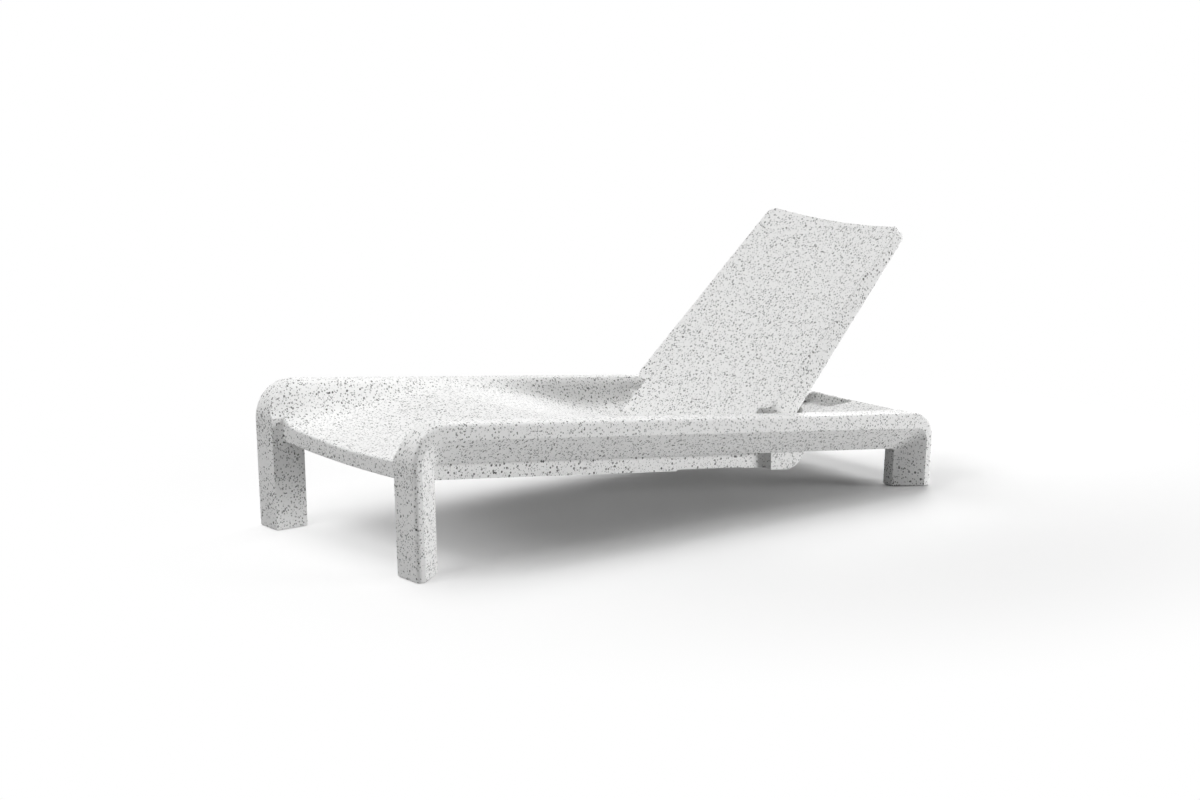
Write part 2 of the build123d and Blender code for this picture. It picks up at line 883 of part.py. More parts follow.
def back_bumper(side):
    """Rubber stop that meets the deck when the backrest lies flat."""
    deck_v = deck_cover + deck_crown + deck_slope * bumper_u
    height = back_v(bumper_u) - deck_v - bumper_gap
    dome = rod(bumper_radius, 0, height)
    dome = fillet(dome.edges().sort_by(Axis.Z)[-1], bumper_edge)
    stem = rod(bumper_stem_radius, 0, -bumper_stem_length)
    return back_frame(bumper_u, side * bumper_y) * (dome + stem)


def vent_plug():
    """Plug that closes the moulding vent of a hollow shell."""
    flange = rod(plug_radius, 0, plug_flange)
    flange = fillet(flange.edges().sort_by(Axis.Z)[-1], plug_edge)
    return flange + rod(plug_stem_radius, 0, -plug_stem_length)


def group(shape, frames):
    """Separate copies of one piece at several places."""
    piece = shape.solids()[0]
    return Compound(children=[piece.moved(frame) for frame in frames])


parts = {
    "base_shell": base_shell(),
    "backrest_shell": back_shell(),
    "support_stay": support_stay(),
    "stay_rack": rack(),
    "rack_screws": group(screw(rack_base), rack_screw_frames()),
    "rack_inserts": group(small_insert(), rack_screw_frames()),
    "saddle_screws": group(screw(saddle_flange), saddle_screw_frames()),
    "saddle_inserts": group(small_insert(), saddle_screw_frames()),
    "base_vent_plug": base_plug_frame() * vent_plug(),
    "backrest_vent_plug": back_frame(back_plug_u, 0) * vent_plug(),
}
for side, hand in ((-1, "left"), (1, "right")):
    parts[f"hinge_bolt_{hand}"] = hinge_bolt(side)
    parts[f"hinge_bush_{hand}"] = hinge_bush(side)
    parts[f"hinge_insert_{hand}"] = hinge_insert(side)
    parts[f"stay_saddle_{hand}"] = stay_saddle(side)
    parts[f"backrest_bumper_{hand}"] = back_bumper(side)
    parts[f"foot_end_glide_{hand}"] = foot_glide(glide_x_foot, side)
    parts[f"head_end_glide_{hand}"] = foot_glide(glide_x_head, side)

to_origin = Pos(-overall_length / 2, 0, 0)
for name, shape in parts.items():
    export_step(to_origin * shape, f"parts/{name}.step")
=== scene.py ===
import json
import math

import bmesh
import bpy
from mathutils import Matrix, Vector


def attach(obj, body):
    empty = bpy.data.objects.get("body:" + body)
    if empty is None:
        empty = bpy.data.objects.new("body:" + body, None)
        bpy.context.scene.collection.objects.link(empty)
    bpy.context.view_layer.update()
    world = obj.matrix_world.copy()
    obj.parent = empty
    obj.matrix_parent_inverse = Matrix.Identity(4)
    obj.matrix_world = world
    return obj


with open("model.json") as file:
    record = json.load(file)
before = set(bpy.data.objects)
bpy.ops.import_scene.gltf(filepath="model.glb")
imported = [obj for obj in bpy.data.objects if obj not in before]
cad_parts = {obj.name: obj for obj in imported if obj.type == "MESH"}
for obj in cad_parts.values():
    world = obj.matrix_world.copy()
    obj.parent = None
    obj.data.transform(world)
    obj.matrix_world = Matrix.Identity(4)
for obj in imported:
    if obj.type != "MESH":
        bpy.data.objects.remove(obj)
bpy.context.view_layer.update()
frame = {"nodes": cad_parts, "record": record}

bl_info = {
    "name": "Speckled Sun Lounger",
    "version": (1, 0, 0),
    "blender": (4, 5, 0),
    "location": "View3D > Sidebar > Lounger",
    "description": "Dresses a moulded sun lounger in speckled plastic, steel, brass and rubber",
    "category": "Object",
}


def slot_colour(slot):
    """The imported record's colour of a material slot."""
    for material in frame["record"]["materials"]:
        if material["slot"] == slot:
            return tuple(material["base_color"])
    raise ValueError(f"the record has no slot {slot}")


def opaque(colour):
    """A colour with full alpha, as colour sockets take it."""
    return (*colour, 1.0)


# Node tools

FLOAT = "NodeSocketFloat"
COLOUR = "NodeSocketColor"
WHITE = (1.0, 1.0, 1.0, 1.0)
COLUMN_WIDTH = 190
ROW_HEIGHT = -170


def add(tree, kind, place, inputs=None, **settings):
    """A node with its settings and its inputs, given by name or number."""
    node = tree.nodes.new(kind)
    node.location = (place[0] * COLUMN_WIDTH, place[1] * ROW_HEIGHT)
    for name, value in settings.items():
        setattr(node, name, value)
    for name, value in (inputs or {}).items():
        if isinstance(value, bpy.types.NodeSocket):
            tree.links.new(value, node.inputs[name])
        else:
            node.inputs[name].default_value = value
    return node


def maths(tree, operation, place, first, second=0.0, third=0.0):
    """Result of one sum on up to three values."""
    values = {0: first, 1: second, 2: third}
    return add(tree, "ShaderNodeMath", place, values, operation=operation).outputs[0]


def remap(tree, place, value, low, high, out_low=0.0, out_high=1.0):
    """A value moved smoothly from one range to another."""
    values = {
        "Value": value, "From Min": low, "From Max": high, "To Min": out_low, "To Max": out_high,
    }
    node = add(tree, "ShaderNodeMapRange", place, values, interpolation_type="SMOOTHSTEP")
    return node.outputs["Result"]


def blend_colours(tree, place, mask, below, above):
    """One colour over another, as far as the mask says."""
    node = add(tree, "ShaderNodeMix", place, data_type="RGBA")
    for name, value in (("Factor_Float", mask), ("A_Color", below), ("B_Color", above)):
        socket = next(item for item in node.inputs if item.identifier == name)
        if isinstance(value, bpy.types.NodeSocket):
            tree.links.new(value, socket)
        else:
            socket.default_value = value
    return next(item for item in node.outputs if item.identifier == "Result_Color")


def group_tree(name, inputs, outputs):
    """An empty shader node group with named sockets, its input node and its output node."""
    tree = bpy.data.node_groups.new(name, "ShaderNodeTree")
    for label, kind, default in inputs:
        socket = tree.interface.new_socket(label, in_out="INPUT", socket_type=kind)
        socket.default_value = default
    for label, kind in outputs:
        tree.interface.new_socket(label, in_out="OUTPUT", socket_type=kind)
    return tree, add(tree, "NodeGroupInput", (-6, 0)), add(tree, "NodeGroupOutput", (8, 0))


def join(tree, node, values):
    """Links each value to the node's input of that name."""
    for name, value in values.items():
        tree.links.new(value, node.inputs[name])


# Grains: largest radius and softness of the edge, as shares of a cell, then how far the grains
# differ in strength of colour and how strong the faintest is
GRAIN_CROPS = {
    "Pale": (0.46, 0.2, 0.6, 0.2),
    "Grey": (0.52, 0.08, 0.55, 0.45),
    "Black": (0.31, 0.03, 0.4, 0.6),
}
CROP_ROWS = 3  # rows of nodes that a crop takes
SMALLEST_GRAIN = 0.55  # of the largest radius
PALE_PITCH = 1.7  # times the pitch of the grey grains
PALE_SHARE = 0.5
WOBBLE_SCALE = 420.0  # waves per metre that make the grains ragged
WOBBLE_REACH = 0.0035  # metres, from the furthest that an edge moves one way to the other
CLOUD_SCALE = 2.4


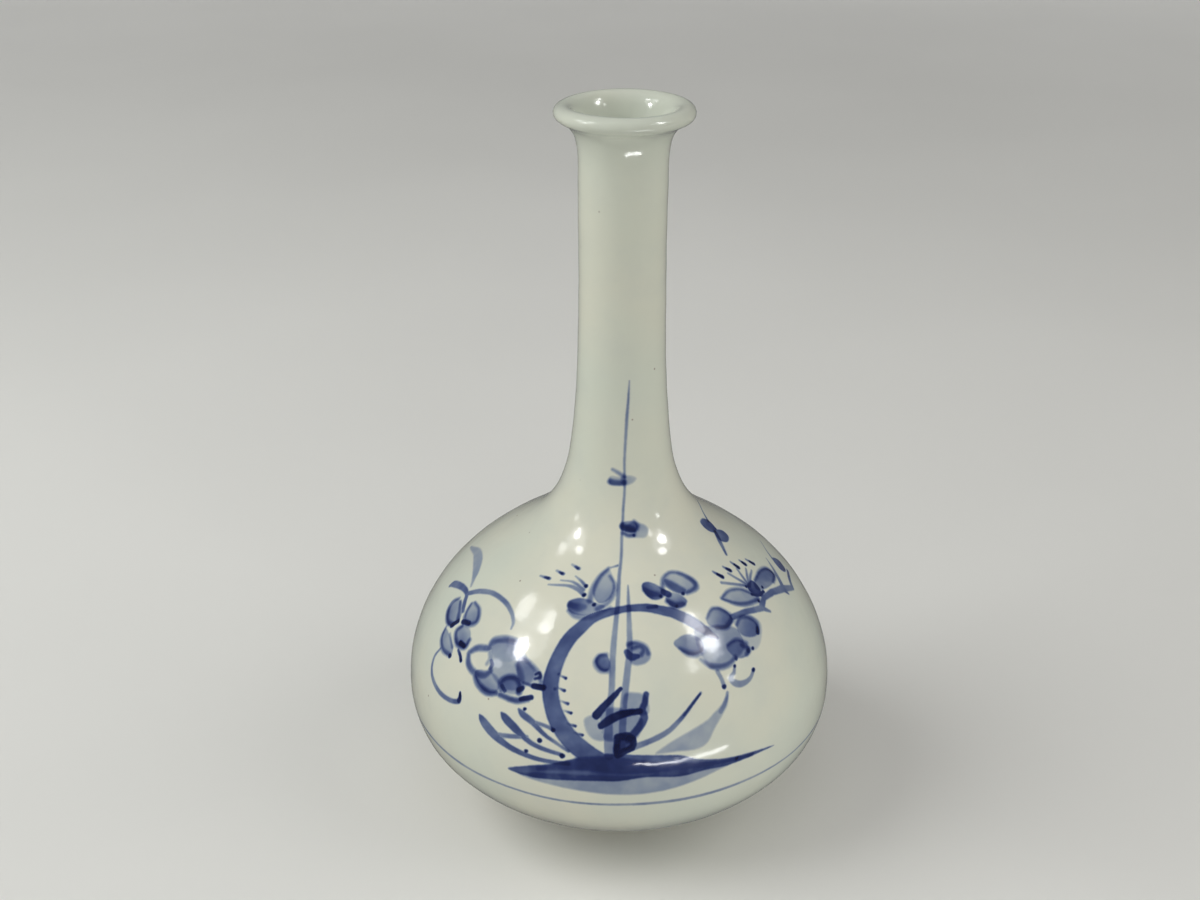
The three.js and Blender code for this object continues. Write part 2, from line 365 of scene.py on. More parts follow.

**OBJECTIVE:** Exactly and exclusively, reproduce the lines that start at the line containing "to_origin = Pos(-overall_length / 2, 0, 0)" and end at the line containing "bpy.data.objects.remove(obj)", inclusive of both.

**EXERCISE RESULT:**
to_origin = Pos(-overall_length / 2, 0, 0)
for name, shape in parts.items():
    export_step(to_origin * shape, f"parts/{name}.step")
=== scene.py ===
import json
import math

import bmesh
import bpy
from mathutils import Matrix, Vector


def attach(obj, body):
    empty = bpy.data.objects.get("body:" + body)
    if empty is None:
        empty = bpy.data.objects.new("body:" + body, None)
        bpy.context.scene.collection.objects.link(empty)
    bpy.context.view_layer.update()
    world = obj.matrix_world.copy()
    obj.parent = empty
    obj.matrix_parent_inverse = Matrix.Identity(4)
    obj.matrix_world = world
    return obj


with open("model.json") as file:
    record = json.load(file)
before = set(bpy.data.objects)
bpy.ops.import_scene.gltf(filepath="model.glb")
imported = [obj for obj in bpy.data.objects if obj not in before]
cad_parts = {obj.name: obj for obj in imported if obj.type == "MESH"}
for obj in cad_parts.values():
    world = obj.matrix_world.copy()
    obj.parent = None
    obj.data.transform(world)
    obj.matrix_world = Matrix.Identity(4)
for obj in imported:
    if obj.type != "MESH":
        bpy.data.objects.remove(obj)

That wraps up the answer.